Doch wichtiger als der Coupe de France in den Elite-Klassen war aus deutscher Sicht der in L’Alpe d’Huez ausgetragene Lauf der UCI Junior Series. Und dabei zeigten die deutschen Nachwuchstalente unter den Augen von Bundestrainer Marc Schäfer Bestleistungen, auch wenn es nur für eine einzige Medaille auf dem Podium reichte: Finja Lipp (Orbea Serpentine) konnte bei den Juniorinnen als Dritte aufs Treppchen steigen, ihr folgten unmittelbar Sina van Thiel (RSC Kempten) und Alexa Fuchs (Stevens) auf den Plätzen vier und fünf. Bemerkenswert: alle drei Sportlerinnen entstammen dem jüngeren Juniorinnen-Jahrgang 2003, sind also erst fast oder gerade 17 Jahre alt. Der Deutsche Meister Lennart Krayer (Lexware) musste wie schon in Leukerbad bei der Siegerehrung zusehen: in der Schweiz waren fünf Sportler geehrt worden, er war Sechster geworden. In L’Alpe d’Huez erreichte er immerhin den vierten Platz, dort wurden aber nur drei Fahrer geehrt. Sein Teamkollege Thore Hemmerling vervollständigte als Sechster die hervorragende Bilanz des Bundes Deutscher Radfahrer. Alle genannten Sportler haben damit die A-Norm für die Qualifikation zu den Europa- und Weltmeisterschaften auf Anhieb erfüllt.

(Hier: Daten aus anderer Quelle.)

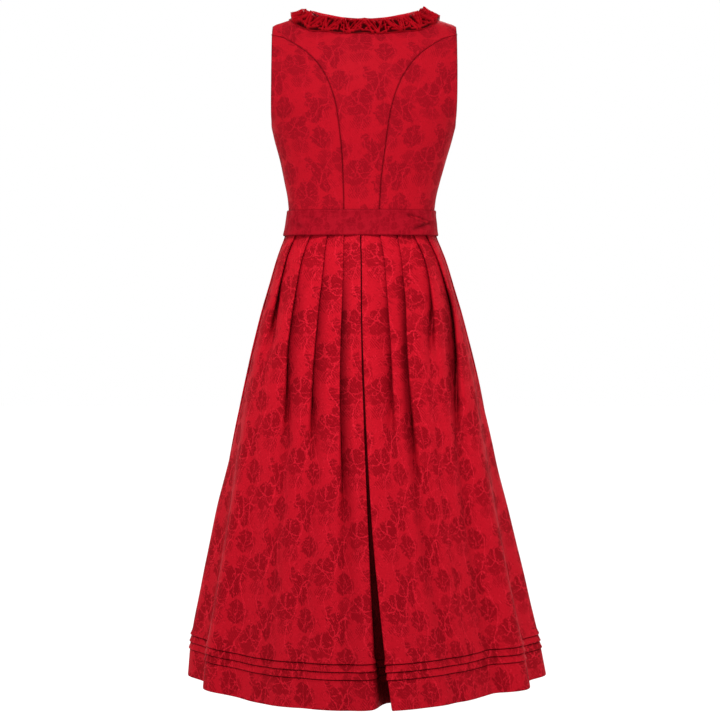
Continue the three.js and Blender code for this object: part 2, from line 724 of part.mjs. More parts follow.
const largeFold = (share, z) =>
  follow(HEM_FOLDS, "share", "out", Math.abs(share)) * ramp(FOLDS_FROM_Z, HEM_Z, z);

const foldDrop = (line) => FOLD_DROP * 4 * line.open * (1 - line.open);

// The pleats' edges on one side at one height, by their length s from the centre back.
function pleatLines(z, hand, rim) {
  const centre = { s: follow(CENTRE_PLEAT, "z", "gap", z), open: 0, valley: 0 };
  const rest = PLEATS.map((pleat) => {
    const open = ramp(pleat.opensAt, pleat.openBy, z);
    const fading = lerp(1, VALLEY_AT_HEM, ramp(pleat.openBy, HEM_Z, z));
    const valley = fading * (hand === 1 ? pleat.left : pleat.right);
    return { s: pleatShare(pleat, z) * rim, open, valley };
  });
  return [centre, ...rest];
}

// The centre back pleat's edge on one side. Only the left one rolls inward.
function centreEdge(z, hand, under, tilt) {
  const column = (name) => follow(CENTRE_PLEAT, "z", name, z);
  const [gap, depth, edge] = [column("gap"), column("depth"), column("edge")];
  const roll = hand === 1 ? column("roll") : 0;
  const inner = Math.min(depth - LAYER_PITCH, Math.max(LAYER_PITCH, depth * CENTRE_LAYER_DEPTH));
  const pressed = [
    { s: under, n: -depth - tilt },
    { s: under, n: -inner - tilt },
    { s: 0, n: -edge },
    { s: 0, n: 0 },
  ];
  return pressed.map(({ s, n }, i) => ({
    s: gap + lerp(s, ROLLED_EDGE[i].from, roll),
    n: lerp(n, -depth * ROLLED_EDGE[i].depth, roll),
  }));
}

// One side of the skirt at one height, as {s, n} from the centre back to the centre front: four points at
// each pleat and two along the panel that follows it.
function halfRing(z, hand) {
  const rim = oval(z).rim;
  const lines = pleatLines(z, hand, rim);
  const roll = hand === 1 ? follow(CENTRE_PLEAT, "z", "roll", z) : 0;
  const depth = follow(CENTRE_PLEAT, "z", "depth", z);
  const points = [];
  lines.forEach((line, k) => {
    const isLast = k === lines.length - 1;
    const before = k === 0 ? 0 : line.s - lines[k - 1].s;
    const after = (isLast ? rim : lines[k + 1].s) - line.s;
    const under = Math.min(PLEAT_UNDERLAY, after * UNDERLAY_LIMIT);
    const tilt = (2 * LAYER_PITCH * under) / after; // a pressed panel slopes down under the next one
    if (k === 0) points.push(...centreEdge(z, hand, under, tilt));
    else {
      for (const point of PLEAT_POINTS) {
        const opened = point.opened * (point.opened < 0 ? before : after);
        const s = line.s + lerp(point.under * under, opened, line.open);
        const pressed = point.layer * LAYER_PITCH + point.under * tilt;
        const n = lerp(pressed, point.valley * line.valley, line.open);
        points.push({ s, n: -n - foldDrop(line) * point.drop });
      }
    }
    if (isLast) {
      points.push({ s: line.s + after / 2, n: 0 });
      return;
    }
    const next = lines[k + 1];
    PANEL_POINTS.forEach((point, i) => {
      const open = Math.max(next.open, k === 0 ? roll : line.open);
      const rolled = k === 0 ? roll * depth * ROLLED_PANEL[i] : 0;
      const n = point.layer * LAYER_PITCH * (1 - next.open) + point.drop * foldDrop(next) + rolled;
      points.push({ s: line.s + lerp(point.pressed, point.opened, open) * after, n: -n });
    });
  });
  return points;
}

// The skirt's middle line at one height: both sides, and the points between them behind and in front.
function skirtRing(z) {
  const rim = oval(z).rim;
  const drift = follow(CENTRE_PLEAT, "z", "drift", z);
  const place = (hand, { s, n }) => {
    const shift = drift * Math.exp(-((s / rim / DRIFT_REACH) ** 2));
    const along = hand * s - shift;
    return onOval(z, along, n + largeFold(along / rim, z));
  };
  const left = halfRing(z, 1).map((point) => place(1, point));
  const right = halfRing(z, -1).map((point) => place(-1, point));
  const centreLayer = place(1, { s: 0, n: -follow(CENTRE_PLEAT, "z", "depth", z) });
  const middleFront = place(1, { s: rim, n: 0 });
  return { left, right, centreLayer, middleFront };
}

const CORNER_STRETCH = 1.5; // the most that a sharp corner is moved, against a straight stretch

// Moves a run of plan points outward by a distance.
function beside(run, distance) {
  return run.map((point, i) => {
    const before = run[Math.max(0, i - 1)];
    const after = run[Math.min(run.length - 1, i + 1)];
    const arrive = point.clone().sub(before).normalize();
    const leave = after.clone().sub(point).normalize();
    if (i === 0) arrive.copy(leave);
    if (i === run.length - 1) leave.copy(arrive);
    const along = arrive.clone().add(leave).normalize();
    const stretch = 1 / Math.max(1 / CORNER_STRETCH, along.dot(leave));
    return point.clone().add(new THREE.Vector2(-along.y, along.x).multiplyScalar(distance * stretch));
  });
}

// Heights of the skirt's rings, and how far a tuck lifts the cloth's face there.
function skirtRows() {
  const rows = SKIRT_RING_Z.map((z) => ({ z, lift: 0 }));
  const first = TUCK.bottomZ + (TUCK.count - 1) * TUCK.pitch;
  rows.push({ z: first + TUCK.pitch, lift: 0 });
  for (let i = 0; i < TUCK.count; i++) {
    const bottom = first - i * TUCK.pitch;
    rows.push({ z: bottom, lift: TUCK.lift });
    rows.push({ z: bottom - TUCK.undercut, lift: 0 });
  }
  rows.push({ z: HEM_Z, lift: 0 });
  return rows;
}

function skirtWall(cut) {
  const faces = skirtRows().map(({ z, lift }) => {
    const run = cut(skirtRing(z));
    const raised = (points) => points.map((p) => new THREE.Vector3(p.x, p.y, z));
    return {
      outer: raised(beside(run, SKIRT_CLOTH / 2 + lift)),
      inner: raised(beside(run, -SKIRT_CLOTH / 2)),
    };
  });
  return wallBetween(
    faces.map((face) => face.outer),
    faces.map((face) => face.inner),
  );
}

// Shortens a run at both ends, so that two widths meet a seam's gap apart.
function trimmed(run) {
  const short = run.map((point) => point.clone());
  for (const [end, next] of [[0, 1], [run.length - 1, run.length - 2]]) {
    const inward = run[next].clone().sub(run[end]).normalize();
    short[end].addScaledVector(inward, HALF_GAP);
  }
  return short;
}

// The seam lies in the seam pleat's lowest layer, between the end of the panel before and the inner fold.
const SEAM_AT = SEAM_PLEAT * (PLEAT_POINTS.length + PANEL_POINTS.length);
const SEAM_SHARE = 0.6;
const seamPoint = (side) => side[SEAM_AT - 1].clone().lerp(side[SEAM_AT], SEAM_SHARE);

function backWidth({ left, right, centreLayer }) {
  const leftRun = [...left.slice(0, SEAM_AT), seamPoint(left)];
  const rightRun = [...right.slice(0, SEAM_AT), seamPoint(right)].reverse();
  return trimmed([...rightRun, centreLayer, ...leftRun]);
}

function frontWidth({ left, right, middleFront }) {
  const leftRun = [seamPoint(left), ...left.slice(SEAM_AT)];
  const rightRun = [seamPoint(right), ...right.slice(SEAM_AT)].reverse();
  return trimmed([...leftRun, middleFront, ...rightRun]);
}

// ---------------------------------------------------------------- the whole dress

const dirndl = new THREE.Group();
const cloth = (colour, roughness) =>
  new THREE.MeshStandardMaterial({ color: colour, roughness, metalness: 0 });
const damask = cloth(RED, 0.62);
const bandCloth = cloth(DARK_RED, 0.6);
const rucheCloth = cloth(RED, 0.5);

function add(name, geometry, material) {
  const mesh = new THREE.Mesh(geometry, material);
  mesh.name = name;
  dirndl.add(mesh);
  return mesh;
}

const SIDE_COLUMNS = 6;
add("bodice_back", backPanel(), damask);
add("bodice_side_back_left", sidePanel(backSideSeam, BACK, 1, SIDE_COLUMNS), damask);
add("bodice_side_back_right", sidePanel(backSideSeam, BACK, -1, SIDE_COLUMNS), damask);
add("bodice_side_front_left", sidePanel(frontSideSeam, FRONT, 1, SIDE_COLUMNS), damask);
add("bodice_side_front_right", sidePanel(frontSideSeam, FRONT, -1, SIDE_COLUMNS), damask);
add("bodice_front_left", frontPanel(1), damask);
add("bodice_front_right", frontPanel(-1), damask);
add("neck_ruche", neckRuche(), rucheCloth);
add("waistband", waistband(), bandCloth);
add("skirt_back", skirtWall(backWidth), damask);
add("skirt_front", skirtWall(frontWidth), damask);

BUTTON_SEATS.forEach((seatHeight, i) => {
  const z = BUTTONS.topZ - i * BUTTONS.pitch;
  const length = clothLength(BUTTONS.x, z, FRONT);
  const normal = normalDown(BUTTONS.x, length, FRONT);
  const button = add(`button_${i + 1}`, buttonGeometry(), rucheCloth);
  const seat = moved(downForm(BUTTONS.x, length, FRONT), normal, OVER_LIFT + seatHeight);
  button.position.copy(leaning(seat));
  button.quaternion.setFromUnitVectors(new THREE.Vector3(0, 1, 0), normal);
});

export default dirndl;
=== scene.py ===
"""A sleeveless dirndl as it is worn, seen from behind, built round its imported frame.

Every shape is worked out in millimetres, in the frame's own axes: +Z up, -Y the wearer's front and +X the
wearer's left. The meshes are written in metres.
"""

import math

import bpy
import numpy as np
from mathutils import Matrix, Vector


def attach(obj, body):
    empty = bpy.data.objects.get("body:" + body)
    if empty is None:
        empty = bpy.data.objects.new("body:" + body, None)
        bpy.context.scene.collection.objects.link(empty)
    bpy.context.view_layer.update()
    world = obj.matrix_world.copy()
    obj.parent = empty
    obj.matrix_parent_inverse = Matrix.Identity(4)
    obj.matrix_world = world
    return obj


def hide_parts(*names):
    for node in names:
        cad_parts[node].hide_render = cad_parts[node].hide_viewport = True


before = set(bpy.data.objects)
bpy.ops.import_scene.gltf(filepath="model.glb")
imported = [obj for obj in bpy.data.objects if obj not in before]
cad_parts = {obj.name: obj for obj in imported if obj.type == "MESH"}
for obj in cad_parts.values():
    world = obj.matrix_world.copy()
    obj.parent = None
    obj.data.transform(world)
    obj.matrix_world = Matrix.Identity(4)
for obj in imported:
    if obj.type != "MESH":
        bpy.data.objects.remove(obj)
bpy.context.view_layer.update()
scene = bpy.context.scene

MM = 0.001
BACK, FRONT = 1, -1

# ---------------------------------------------------------------- driving sizes

SEAM_GAP = 0.3
HALF_GAP = SEAM_GAP / 2
BAND_TOP_Z = -333
BAND_BOTTOM_Z = -379
HEM_Z = -1152
BODICE_CLOTH = 1.5
SKIRT_CLOTH = 0.9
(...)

„Alle drei [Juniorinnen]sind ein extrem gutes Rennen gefahren“, betont Marc Schäfer. „Dass die drei schnell sind, wusste ich die ganze Zeit schon, aber dass wirklich alle so eine tolle Leistung abliefern, hätte ich nicht erwartet.“ Großes Potential sieht Schäfer auch bei Kira Böhm (14., Walcher Racing Team), die in L’Alpe dHuez aber nicht ihre volle Leistung abrufen konnte. Die junge Sportlerin war beim Training in Leukerbad schwer gestürzt, hatte sich eine Gehirnerschütterung zugezogen und befindet sich nach einer kurzen Trainingspause jetzt ein bisschen im Rückstand.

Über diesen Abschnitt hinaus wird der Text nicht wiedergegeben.